Walau disajikan dalam banyak sumber sebagai penguasa yang risau, dengan penuh semangat Yazid mencoba melanjutkan kebijakan ayahandanya dan menggaji banyak orang yang membantunya. Ia memperkuat struktur administrasi khilafah dan memperbaiki pertahanan militer Suriah, basis kekuatan Bani Umayyah. Sistem keuangan diperbaiki. Ia mengurangi pajak beberapa kelompok Kristen dan menghapuskan konsesi pajak yang ditanggung orang-orang Samara sebagai hadiah untuk pertolongan yang telah disumbangkan di hari-hari awal penaklukan Arab. Ia juga memberi perhatian berarti pada pertanian dan memperbaiki sistem irigasi di oasis Damsyik. Masa pemerintahan Yazid berlangsung kira-kira 3 tahun, ia mati dalam usia muda karena sakit. Yazid meninggalkan beban yang berat yang kemudian ia digantikan putranya Mu’awiyah II bin Yazid (64-65H/683-684M), akan tetapi Muawiyah II tidak berdaya untuk memikulnya kemudian digantikan oleh Marwan Bin Hakam.
4. Marwan bin Hakam
Marwan bin Hakam bergelar Marwan I (623 - 685) ialah Khalifah Bani Umayyah yang mengambil alih tampuk kekuasaan setelah Muawiyah II menyerahkan jabatannya pada 684. Naiknya Marwan menunjukkan pada perubahan silsilah Bani Umayyah dari keturunan Abu Sufyan ke Hakam, mereka ialah cucu Umayyah (darinya nama Bani Umayyah diambil).

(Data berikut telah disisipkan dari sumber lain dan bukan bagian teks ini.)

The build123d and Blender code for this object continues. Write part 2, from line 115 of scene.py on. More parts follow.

Hakam ialah saudara sepupu Utsman bin Affan. Selama masa pemerintahan Utsman, Marwan mengambil keuntungan dari hubungannya pada khalifah dan diangkat sebagai Gubernur Madinah. Bagaimanapun, ia diberhentikan dari posisi ini oleh Ali, hanya diangkat kembali oleh Muawiyah I. Akhirnya Marwan dipindahkan dari kota ini saat Abdullah bin Zubair memberontak terhadap Yazid I. Dari sini, Marwan pergi ke Damsaskus, di mana ia menjadi khalifah setelah Muawiyah II turun tahta.

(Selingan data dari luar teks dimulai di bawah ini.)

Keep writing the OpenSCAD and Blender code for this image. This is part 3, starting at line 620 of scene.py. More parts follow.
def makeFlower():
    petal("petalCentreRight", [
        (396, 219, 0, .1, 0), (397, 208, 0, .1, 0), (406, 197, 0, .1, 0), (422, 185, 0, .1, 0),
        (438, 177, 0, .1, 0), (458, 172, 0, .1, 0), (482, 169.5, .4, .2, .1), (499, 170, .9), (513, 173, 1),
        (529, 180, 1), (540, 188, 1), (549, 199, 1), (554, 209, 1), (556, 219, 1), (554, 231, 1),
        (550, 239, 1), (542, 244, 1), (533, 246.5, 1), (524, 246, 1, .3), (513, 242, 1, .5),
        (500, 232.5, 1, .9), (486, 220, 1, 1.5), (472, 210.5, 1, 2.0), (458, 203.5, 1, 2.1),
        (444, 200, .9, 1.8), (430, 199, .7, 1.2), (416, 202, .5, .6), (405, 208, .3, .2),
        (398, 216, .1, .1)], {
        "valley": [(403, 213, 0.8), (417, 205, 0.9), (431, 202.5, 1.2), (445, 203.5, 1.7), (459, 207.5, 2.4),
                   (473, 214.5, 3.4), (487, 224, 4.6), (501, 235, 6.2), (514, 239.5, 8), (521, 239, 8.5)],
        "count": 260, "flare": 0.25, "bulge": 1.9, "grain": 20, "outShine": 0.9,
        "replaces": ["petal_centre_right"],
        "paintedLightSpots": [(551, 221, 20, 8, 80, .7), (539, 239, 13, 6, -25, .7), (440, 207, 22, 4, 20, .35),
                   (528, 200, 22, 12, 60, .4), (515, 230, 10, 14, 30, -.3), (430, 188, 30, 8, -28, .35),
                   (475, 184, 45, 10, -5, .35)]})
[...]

Masa pemerintahan singkat Marwan diwarnai perang saudara di antara keluarga Umayyah, seperti perang terhadap Ibnu Zubair yang melanjutkan pemerintahan atas Hejaz, Irak, Mesir dan sebagian Suriah. Marwan sanggup memenangkan perang saudara Bani Umayyah, yang berakibat naiknya keturunan Marwan sebagai jalur penguasa baru dari Khalifah Umayyah. Ia juga sanggup merebut kembali Mesir dan Suriah dari Ibnu Zubair, namun tak sanggup sepenuhnya mengalahkannya. Marwan bin al-Hakam digantikan sebagai khalifah oleh anaknya Abdul Malik bin Marwan.
5. Abdul Malik bin Marwan
Abdul Malik bin Marwan adalah khalifah kelima dari Bani Umayyah, menggantikan khalifah Marwan bin Hakam pada 692 Masehi. Selama masa pemerintahannya ia membebaskan banyak kota seperti kota-kota Romawi (696 705 M), Afrika Utara (698-703 M), dan Turkistan (705 M). Beban yang ditinggalkan oleh Yazid, dapat diperbaiki keadaanya oleh Abdul Malik Bin Marwan. Suasana kerajaan bisa dipulihkan setelah kekhalifahan dipegang oleh Abdul Malik bin Marwan, tepatnya ketika gerakan yang dipimpin oleh Abdullah bin Zubeir berhasil ditumpas. Pada masa inilah kemajuan dinasti Umayyah dimulai, diantaranya :
a) Menetapkan Bahasa Arab sebagai bahasa resmi.
b) Mendirikan Balai kesehatan untuk rakyat.
c) Mendirikan Masjid di Damaskus.
Tahun 705 M ia digantikan oleh anaknya, Al-Walid bin Abdul-Malik. Adapun pemaparan mengenai kepemimpinan Al-Walid bin Abdul-Malik, akan dibahas pada makalah Islam pada masa Bani Umayyah 2 yang akan dipresentasikan oleh kelompok selanjutnya.